Cyber insurance — the safety net that requires controls

Most veterinary cyber insurance policies in 2026 will not bind without minimum controls in place. Common underwriting requirements:

  • MFA on email and remote access.
  • Endpoint detection and response (EDR), not just anti-virus.
  • Daily backups with at least one immutable or air-gapped copy.
  • Documented incident-response plan and tested restore.
  • Security-awareness training for staff (phishing simulations).

The drill is not just a recovery exercise. It is part of the underwriting evidence. Carriers increasingly ask for the date of the last successful restore test on the application form. "We have backups" is not a satisfactory answer; "we restored a 7-day-old backup to a sandbox on 2026-04-14 in 3 hours 22 minutes and verified clinical records were intact" is.

What "good" looks like at the end of the year

A single-site general practice that has done four drills in a year produces:

  • four after-action reports, each with a measured RTO and RPO and a list of gaps closed;
  • a runbook that has been edited four times — not invented once and forgotten;
  • an immutable backup retention that has been confirmed intact at each drill;
  • a printed contact tree that is current;
  • a cyber-insurance application that lists the date and result of the most recent drill;
  • a team that has done the muscle-memory work of declaring the incident, isolating systems, and beginning recovery without panic;
  • a downtime record from at least one small real event, used to refine the runbook.

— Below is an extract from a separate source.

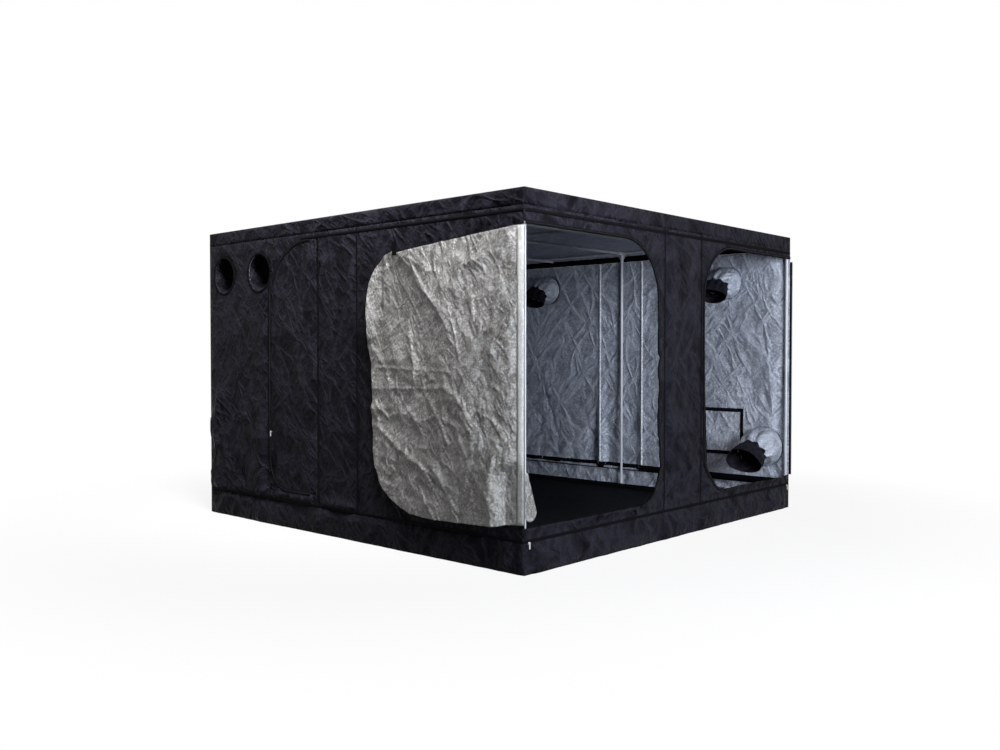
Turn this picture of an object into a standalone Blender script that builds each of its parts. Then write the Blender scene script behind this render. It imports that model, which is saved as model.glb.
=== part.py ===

The drill does not prevent ransomware. It controls the cost when ransomware happens. A clinic that restores in 24 hours is open the next morning. A clinic that restores in 14 days has lost two weeks of revenue, a meaningful share of its clients, and the institutional confidence of its team — and may not survive the next year. The difference between those two outcomes is rarely the security stack and almost always the rehearsal.